La plenitud de gracia con que Dios quiso llenar su alma es también un regalo inmenso para nosotros. Demos gracias a Dios por habernos dado a su Madre como Madre nuestra, por haberla creado tan excepcionalmente hermosa en todo su ser. Y la mejor forma de agradecérselo es quererla mucho, tratarla a lo largo del día, aprender a imitarla en el amor a su Hijo, en su plena disponibilidad para lo que a Dios se refiere.
Le decimos: Dios te salve, llena de gracia..., y nos quedamos prendados de tanta grandeza, de tanta hermosura, como debió de quedarse el Arcángel Gabriel cuando se presentó ante Ella. «¡Oh nombre de la Madre de Dios! ¡Tú eres todo mi amor!»14.
III. La Virgen tuvo en todo instante la plenitud de la gracia que le correspondía, y esta fue creciendo y aumentando de día en día, pues las gracias y dones sobrenaturales no limitan la capacidad de su recipiente, sino que lo dilatan y ensanchan para nuevas comunicaciones. Cuanto más se ama a Dios, tanto más se capacita el alma para amarlo más y recibir más gracia. Amando se adquieren nuevas fuerzas para amar, y quien más ama, más quiere y más puede amar: la gracia llama a la gracia y la plenitud de gracia a una plenitud siempre mayor.
El tesoro de gracias que recibió María en el instante mismo de la creación de su alma santa fue inmenso. En aquel momento se cumplieron ya las palabras que el Ángel le dirigió el día de la Anunciación: Dios te salve, llena de gracia15. María, desde el principio, ha sido amada por Dios más que todas las criaturas, pues el Señor se complació plenamente en Ella y la colmó sobreabundantemente de todas sus gracias, «más que a todos los espíritus angélicos y que a todos los santos»16. Muchos santos y doctores de la Iglesia piensan que la gracia inicial de María es superior a la gracia final de todos los demás seres. Santo Tomás afirma de la Virgen que «su dignidad es en cierto modo infinita»17. Esta gracia le fue dada a la Virgen en razón de su Maternidad divina.

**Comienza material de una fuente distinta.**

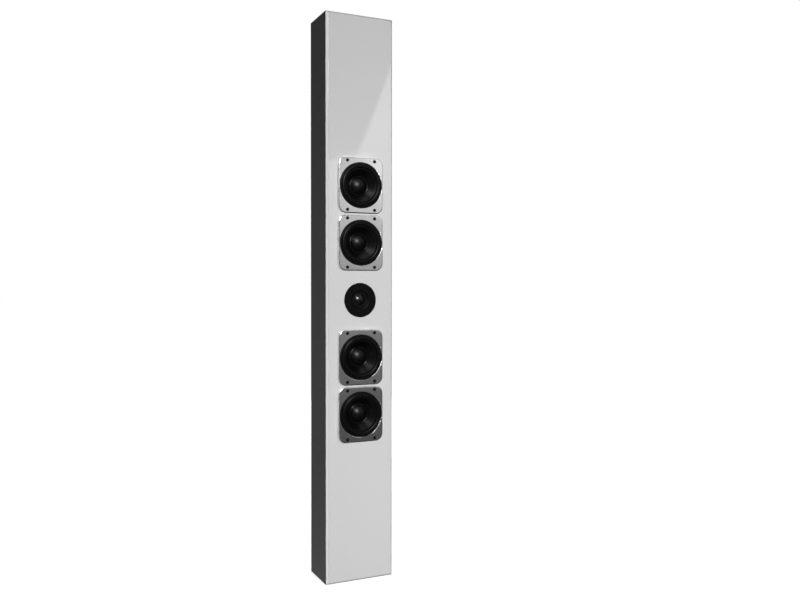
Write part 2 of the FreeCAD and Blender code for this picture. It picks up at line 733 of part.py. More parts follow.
def baffle():
    """Structural board behind the face panel, which the driver screws bite into."""
    body = new_body("baffle")
    outline = new_sketch(body, "outline", level=-(d.face_panel + d.wall))
    draw_rectangle(outline, INNER_WIDTH, INNER_HEIGHT)
    pad(body, outline, d.wall)
    holes = new_sketch(body, "driver_holes", level=-d.face_panel)
    draw_driver_holes(holes, d.cutout_radius)
    draw_tweeter_holes(holes)
    pocket(body, holes)
    return keep(upright_front(body, BOARD_RISE))


def side_panel(label, side):
    """Side board with its rear outer edge eased."""
    body, board = box_body(label, d.wall, CABINET_DEPTH, d.height)
    outer = d.wall.value / 2 * side
    back = CABINET_DEPTH.value / 2
    round_edges(body, board, d.rear_round, lambda edge: all(
        abs(point.X - outer) < SAME_PLACE and abs(point.Y - back) < SAME_PLACE for point in edge.Vertexes))
    return keep(place(body, (d.width - d.wall) / 2 * side, CABINET_MIDDLE, 0))


def bottom_panel():
    """Base board with four holes for the threaded inserts."""
    body, _ = box_body("bottom_panel", INNER_WIDTH, CABINET_DEPTH, d.wall)
    holes = new_sketch(body, "insert_holes", level=d.wall)
    for x, y in screw_places(d.insert_x, d.insert_y, -CABINET_MIDDLE):
        draw_circle(holes, d.insert_radius, x, y)
    pocket(body, holes)
    return keep(place(body, 0, CABINET_MIDDLE, 0))


def back_panel():
    """Back board with the stepped opening for the terminal cup and its screw holes."""
    body = new_body("back_panel")
    outline = new_sketch(body, "outline", level=-d.wall)
    shift = d.cup_level - d.height / 2
    draw_rectangle(outline, INNER_WIDTH, INNER_HEIGHT, y=shift)
    pad(body, outline, d.wall)
    holes = new_sketch(body, "cup_hole", level=0)
    wall = d.cup_skin * 2 + d.cup_gap * 2
    draw_rectangle(holes, d.cup_width + wall, d.cup_height + wall, d.cup_corner + d.cup_skin)
    for x, y in screw_places(d.cup_screw_x, d.cup_screw_y):
        draw_circle(holes, d.cup_screw, x, y)
    pocket(body, holes)
    rebate = new_sketch(body, "cup_rebate", level=0)
    draw_rectangle(rebate, d.cup_flange_width + d.cup_gap * 2, d.cup_flange_height + d.cup_gap * 2,
                   d.cup_corner)
    pocket(body, rebate, d.cup_skin)
    return keep(upright_back(body))


def brace(label):
    """Window brace across the inside of the cabinet."""
    depth = BACK_FRONT - BAFFLE_BACK
    body, _ = box_body(label, INNER_WIDTH, depth, d.wall)
    window = new_sketch(body, "window", level=d.wall)
    draw_rectangle(window, INNER_WIDTH - d.brace_rim * 2, depth - d.brace_edge * 2, d.brace_round)
    pocket(body, window)
    return body


def build_cabinet():
    """The boards, the braces, the damping block and the base inserts."""
    front_panel()
    baffle()
    side_panel("left_side", -1)
    side_panel("right_side", 1)
    lid, _ = box_body("top_panel", INNER_WIDTH, CABINET_DEPTH, d.wall)
    keep(place(lid, 0, CABINET_MIDDLE, d.height - d.wall))
    bottom_panel()
    back_panel()
    template = brace("brace_template")
    middle = (BACK_FRONT + BAFFLE_BACK) / 2
    mid_height = (d.height - d.wall) / 2
    braces = [place(copy_of(template, "brace"), 0, middle, mid_height + d.driver_pitch * slot)
              for slot in BRACE_SLOTS]
    keep_group("braces", braces)
    wadding, _ = box_body("damping_wadding", INNER_WIDTH - d.wadding_gap * 2,
                          BACK_FRONT - BAFFLE_BACK - d.wadding_gap * 2, d.wadding_height)
    keep(place(wadding, 0, middle, d.height - d.wall - d.wadding_gap - d.wadding_height))
    insert = ring_body("insert_template", d.insert_bore, d.insert_radius,
                       d.wall - d.insert_length, d.wall)
    inserts = [place(copy_of(insert, "floor_insert"), x, y, 0)
               for x, y in screw_places(d.insert_x, d.insert_y)]
    keep_group("floor_inserts", inserts)


# ---------------------------------------------------------------- terminals, crossover and leads

CUP_FLOOR = -d.cup_depth
BOARD_TOP = CUP_FLOOR - d.cup_skin
BOARD_BACK = BOARD_TOP - d.board
WASHER_LEVEL = CUP_FLOOR + d.post_collar_height


def terminal_cup():
    """Moulded cup, sunk into the back, with holes for its screws and the two posts."""
    body = new_body("terminal_cup")
    shell = new_sketch(body, "shell", level=BOARD_TOP)
    draw_rectangle(shell, d.cup_width + d.cup_skin * 2, d.cup_height + d.cup_skin * 2,
                   d.cup_corner + d.cup_skin)
    pad(body, shell, d.cup_depth + d.cup_skin)
    flange = new_sketch(body, "flange", level=-d.cup_skin)
    draw_rectangle(flange, d.cup_flange_width, d.cup_flange_height, d.cup_corner)
    pad(body, flange, d.cup_skin)
    hollow = new_sketch(body, "hollow", level=0)
    draw_rectangle(hollow, d.cup_width, d.cup_height, d.cup_corner)
    pocket(body, hollow, d.cup_depth)
    holes = new_sketch(body, "holes", level=0)
    for x, y in screw_places(d.cup_screw_x, d.cup_screw_y):
        draw_circle(holes, d.cup_screw + d.screw_clearance, x, y)
    for side in POST_SIDES.values():
        draw_circle(holes, d.post_shank, d.post_pitch / 2 * side)
    pocket(body, holes)
    return keep(upright_back(body))


def post_stud(label):
    """Brass binding post: collar, barrel with the plug bore, and the shank behind the cup."""
    body = new_body(label)
    top = -d.post_top
    tail = BOARD_TOP - d.post_tail
    turn(body, "section", [
        (0, tail), (d.post_shank, tail), (d.post_shank, CUP_FLOOR), (d.post_collar, CUP_FLOOR),
        (d.post_collar, WASHER_LEVEL), (d.post_radius, WASHER_LEVEL), (d.post_radius, top),
        (d.post_bore, top), (d.post_bore, top - d.post_bore_depth), (0, top - d.post_bore_depth)])
    return body


def post_nut(label):
    """Hexagonal nut that clamps a post and the crossover board to the cup."""
    body = new_body(label)
    outline = new_sketch(body, "outline", level=BOARD_BACK - d.nut_height)
    draw_hexagon(outline, d.nut_size)
    draw_circle(outline, d.post_shank)
    pad(body, outline, d.nut_height)
    return body


def post_cap(label):
    """Fluted clamping cap that screws along the post."""
    body = new_body(label)
    bottom = WASHER_LEVEL + d.washer
    bore = d.post_radius + d.post_running_gap
    turn(body, "section", [
        (bore, bottom), (d.cap_outer, bottom), (d.cap_outer, bottom + d.cap_length - d.cap_chamfer),
        (d.cap_outer - d.cap_chamfer, bottom + d.cap_length), (bore, bottom + d.cap_length)])
    flute = new_sketch(body, "flute", level=bottom + d.cap_length)
    draw_circle(flute, d.cap_groove, d.cap_outer)
    repeat_round(body, pocket(body, flute, d.cap_length - d.cap_collar), CAP_GROOVES)
    return body


def crossover_board():
    """Circuit board on the back of the cup."""
    body = new_body("crossover_board")
    outline = new_sketch(body, "outline", level=BOARD_BACK)
    draw_rectangle(outline, d.board_width, d.board_height)
    for side in POST_SIDES.values():
        draw_circle(outline, d.post_shank, d.post_pitch / 2 * side)
    pad(body, outline, d.board)
    return keep(upright_back(body))


def crossover_parts():
    """Two ring inductors and two round capacitors standing on the board."""
    coil = ring_body("inductor_template", d.coil_bore, d.coil_radius, BOARD_BACK - d.coil_height, BOARD_BACK)
    keep_group("crossover_inductors", [
        place(copy_of(coil, "inductor"), d.coil_x * side, d.depth / 2, d.cup_level + d.coil_y * side,
              Rotation(Vector(1, 0, 0), -90)) for side in POST_SIDES.values()])
    can = new_body("capacitor_template")
    turn(can, "section", [(0, BOARD_BACK - d.can_length), (d.can_radius, BOARD_BACK - d.can_length),
                          (d.can_radius, BOARD_BACK), (0, BOARD_BACK)])
    keep_group("crossover_capacitors", [
        place(copy_of(can, "capacitor"), d.can_x * side, d.depth / 2, d.cup_level - d.can_y * side,
              Rotation(Vector(1, 0, 0), -90)) for side in POST_SIDES.values()])


def lead_solid(points, radius):
    """A round lead along straight runs joined by one tangent arc."""
    start, corner, finish = points
    before = (start - corner)
    after = (finish - corner)
    half_turn = (math.pi - before.getAngle(after)) / 2
    reach = LEAD_BEND * min(before.Length, after.Length)
    before.normalize()
    after.normalize()
    enter = corner + before * reach
    leave = corner + after * reach
    bend = reach / math.tan(half_turn)
    centre = corner + (before + after).normalize() * (bend / math.cos(half_turn))
    middle = centre + (corner - centre).normalize() * bend
    path = Part.Wire([Part.LineSegment(start, enter).toShape(),
                      Part.Arc(enter, middle, leave).toShape(),
                      Part.LineSegment(leave, finish).toShape()])
    section = Part.Wire([Part.makeCircle(radius, start, before)])
    return path.makePipeShell([section], True, False)


def internal_leads():
    """One lead from the crossover up to each woofer, lowest first, and then the tweeter's."""
    tab_end = -(d.basket_neck.value + d.tab_length.value)
    tab_depth = d.tab_level.value - d.depth.value / 2
    ends = {slot: Vector(tab_end, tab_depth, 0) for slot in DRIVER_SLOTS.values()}
    ends[0] = Vector(-d.pole_radius.value, BAFFLE_BACK.value + d.lead_radius.value * 2, 0)
    leads = []
    for place_in_row, slot in enumerate([*sorted(DRIVER_SLOTS.values()), 0]):
        x = d.lead_first.value + d.lead_pitch.value * place_in_row
        level = d.tweeter_level.value + d.driver_pitch.value * slot
        start = Vector(x, d.lead_depth.value, d.lead_start.value)
        corner = Vector(x, d.lead_depth.value, level - d.lead_rise.value)
        leads.append(lead_solid([start, corner, ends[slot] + Vector(0, 0, level)], d.lead_radius.value))
    feature = doc.addObject("Part::Feature", "internal_leads")
    feature.Label = "internal_leads"
    feature.Shape = Part.makeCompound(leads)
    return keep(feature)


def build_terminals():
    """The cup, its screws, the binding posts, the crossover and the leads."""
    terminal_cup()
    screw = screw_body("cup_screw_template", d.cup_screw_head_height, d.cup_screw_head,
                       d.cup_screw_head_height, d.cup_screw, d.cup_screw_reach, d.cup_screw * SMALL_SOCKET)
    screws = [place(copy_of(screw, "cup_screw"), x, d.depth / 2, y, Rotation(Vector(1, 0, 0), -90))
              for x, y in screw_places(d.cup_screw_x, d.cup_screw_y, d.cup_level)]
    keep_group("terminal_cup_screws", screws)
    stud = post_stud("stud_template")
    nut = post_nut("nut_template")
    places = [d.post_pitch / 2 * side for side in POST_SIDES.values()]
    keep_group("binding_post_studs", [upright_back(copy_of(stud, "post_stud"), x) for x in places])
    keep_group("binding_post_nuts", [upright_back(copy_of(nut, "post_nut"), x) for x in places])
    for colour, side in POST_SIDES.items():
        x = d.post_pitch / 2 * side
        washer = ring_body(f"{colour}_post_washer", d.post_radius + d.post_running_gap * 2,
                           d.washer_radius, WASHER_LEVEL, WASHER_LEVEL + d.washer)
        keep(upright_back(washer, x))
        keep(upright_back(post_cap(f"{colour}_post_cap"), x))
    crossover_board()
    crossover_parts()
    internal_leads()


# ---------------------------------------------------------------- checks and files

def check_document():
    """Stop if any object failed, or any node is empty or not valid."""
    for item in doc.Objects:
        if "Invalid" in item.State or "Error" in item.State:
            raise RuntimeError(f"{item.Name} failed: {item.State}")
    for node in nodes:
        if node.Shape.isNull() or not node.Shape.isValid() or not node.Shape.Solids:
            raise RuntimeError(f"{node.Label} has no valid shape")


def write_parts():
    """One STEP file for each node."""
    os.makedirs("parts", exist_ok=True)
    for node in nodes:
        node.Shape.exportStep(f"parts/{node.Label}.step")
    print(len(nodes), "nodes")


build_woofers()
build_tweeter()
build_cabinet()
build_terminals()
doc.recompute()
check_document()
write_parts()
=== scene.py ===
import json
import math

import bmesh
import bpy
import numpy as np
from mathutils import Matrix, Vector


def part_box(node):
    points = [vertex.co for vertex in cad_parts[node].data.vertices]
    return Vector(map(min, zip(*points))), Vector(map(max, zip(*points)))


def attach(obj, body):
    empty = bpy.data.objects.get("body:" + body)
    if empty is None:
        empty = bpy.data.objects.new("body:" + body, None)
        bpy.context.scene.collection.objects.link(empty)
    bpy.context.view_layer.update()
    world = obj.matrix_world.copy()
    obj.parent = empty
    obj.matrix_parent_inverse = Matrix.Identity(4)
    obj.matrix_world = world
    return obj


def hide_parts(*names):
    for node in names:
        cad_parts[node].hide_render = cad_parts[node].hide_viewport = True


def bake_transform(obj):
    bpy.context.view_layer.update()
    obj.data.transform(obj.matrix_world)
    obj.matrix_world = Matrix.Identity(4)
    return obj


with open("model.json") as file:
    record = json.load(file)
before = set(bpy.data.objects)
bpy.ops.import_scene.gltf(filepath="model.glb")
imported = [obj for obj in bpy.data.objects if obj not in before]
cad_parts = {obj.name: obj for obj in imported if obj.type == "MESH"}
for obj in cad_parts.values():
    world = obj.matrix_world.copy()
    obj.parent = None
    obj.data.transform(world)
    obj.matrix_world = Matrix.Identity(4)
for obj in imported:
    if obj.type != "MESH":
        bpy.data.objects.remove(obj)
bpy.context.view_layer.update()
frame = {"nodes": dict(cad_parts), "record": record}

# A slim floorstanding loudspeaker. Metres, +Z up, the front faces -Y.

MM = 0.001
WOOFERS = (1, 2, 3, 4)
TURNS = 144                 # faces round a turned piece
SMOOTH_ANGLE = math.radians(35)
WAVE_SCALE = math.pi / 10   # makes the wave texture repeat once per unit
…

Además, el contacto maternal –físico y espiritual– de María con la Humanidad Santísima de Cristo, constituye para Ella una fuente continua e inagotable de crecimiento en gracia. «María está unida a Cristo de un modo totalmente especial y excepcional, e igualmente es amada en este “Amado” eternamente, en este Hijo consubstancial al Padre, en el que se concentra toda “la gloria de la gracia”»18. Los frutos de ese trato maternal fueron máximos, según aquel principio que expresa así Santo Tomás: cuanto más cerca de la fuente se encuentra el recipiente, tanto más participa de su influjo19. Ninguna criatura estuvo nunca más cerca de Dios. El aumento continuo de la plenitud de gracia de Nuestra Madre fue más intenso en algunos momentos concretos de su vida: en la Encarnación, en el Nacimiento, en la Cruz, en Pentecostés, cuando la Virgen recibiera la Sagrada Eucaristía...
A la plenitud de gracia de la Virgen correspondió una plenitud de libertad –se es más libre cuanto más santo se es–, y, en consecuencia, una respuesta fidelísima a estos dones de Dios, por la cual obtuvo una inmensidad de méritos. A Ella acudimos ahora nosotros, que somos sus hijos, y que tenemos tanta necesidad de ayuda.